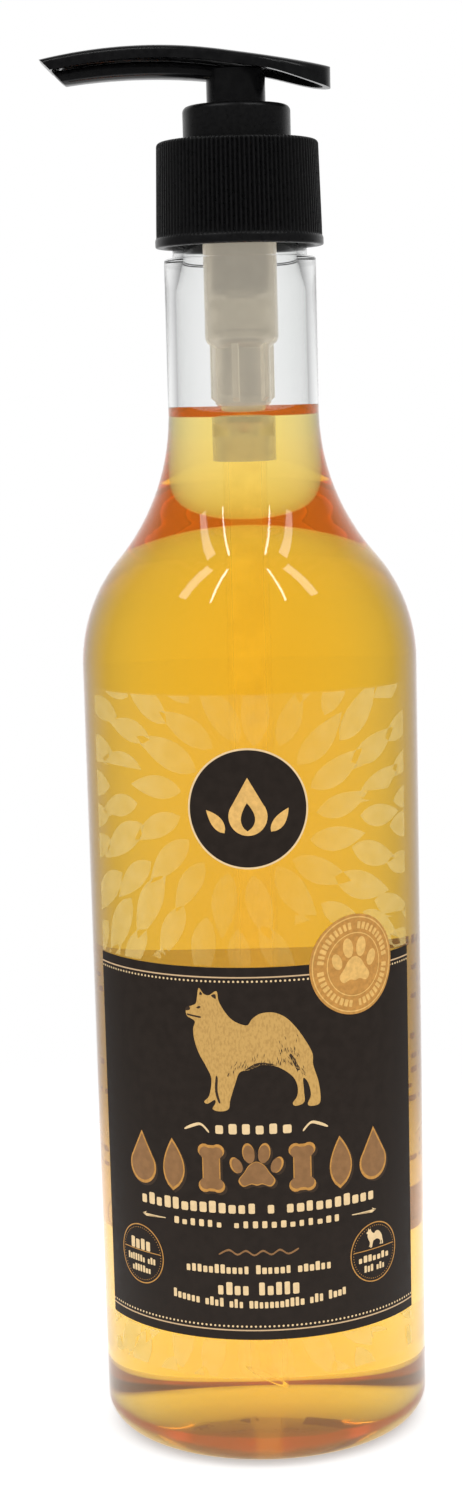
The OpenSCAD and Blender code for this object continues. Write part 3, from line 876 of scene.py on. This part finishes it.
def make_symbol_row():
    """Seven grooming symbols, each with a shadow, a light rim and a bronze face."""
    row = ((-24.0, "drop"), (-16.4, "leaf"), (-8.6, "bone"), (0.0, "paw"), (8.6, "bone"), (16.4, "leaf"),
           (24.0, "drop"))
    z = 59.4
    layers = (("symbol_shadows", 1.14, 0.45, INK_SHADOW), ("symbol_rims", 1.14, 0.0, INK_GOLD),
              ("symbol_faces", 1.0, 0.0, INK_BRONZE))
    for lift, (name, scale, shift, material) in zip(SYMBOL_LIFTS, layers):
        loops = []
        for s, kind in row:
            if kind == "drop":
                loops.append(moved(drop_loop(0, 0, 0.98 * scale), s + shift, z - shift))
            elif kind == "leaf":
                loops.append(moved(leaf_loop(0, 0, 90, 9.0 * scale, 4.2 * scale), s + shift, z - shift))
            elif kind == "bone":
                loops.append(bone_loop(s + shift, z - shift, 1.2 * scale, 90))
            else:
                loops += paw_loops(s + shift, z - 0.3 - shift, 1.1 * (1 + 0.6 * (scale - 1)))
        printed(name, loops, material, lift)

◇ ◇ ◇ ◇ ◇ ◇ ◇

▸ PROBLEM DESCRIPTION
Write out the full listing, keeping every line exactly as it is.

▸ WORKED ANSWER
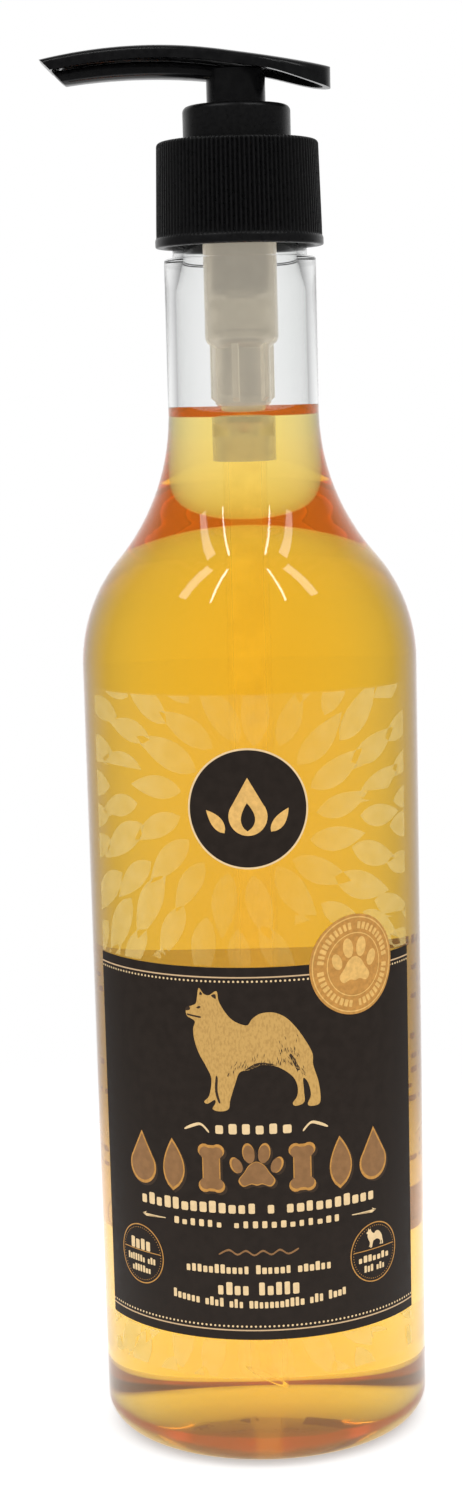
The OpenSCAD and Blender code for this object continues. Write part 3, from line 876 of scene.py on. This part finishes it.
def make_symbol_row():
    """Seven grooming symbols, each with a shadow, a light rim and a bronze face."""
    row = ((-24.0, "drop"), (-16.4, "leaf"), (-8.6, "bone"), (0.0, "paw"), (8.6, "bone"), (16.4, "leaf"),
           (24.0, "drop"))
    z = 59.4
    layers = (("symbol_shadows", 1.14, 0.45, INK_SHADOW), ("symbol_rims", 1.14, 0.0, INK_GOLD),
              ("symbol_faces", 1.0, 0.0, INK_BRONZE))
    for lift, (name, scale, shift, material) in zip(SYMBOL_LIFTS, layers):
        loops = []
        for s, kind in row:
            if kind == "drop":
                loops.append(moved(drop_loop(0, 0, 0.98 * scale), s + shift, z - shift))
            elif kind == "leaf":
                loops.append(moved(leaf_loop(0, 0, 90, 9.0 * scale, 4.2 * scale), s + shift, z - shift))
            elif kind == "bone":
                loops.append(bone_loop(s + shift, z - shift, 1.2 * scale, 90))
            else:
                loops += paw_loops(s + shift, z - 0.3 - shift, 1.1 * (1 + 0.6 * (scale - 1)))
        printed(name, loops, material, lift)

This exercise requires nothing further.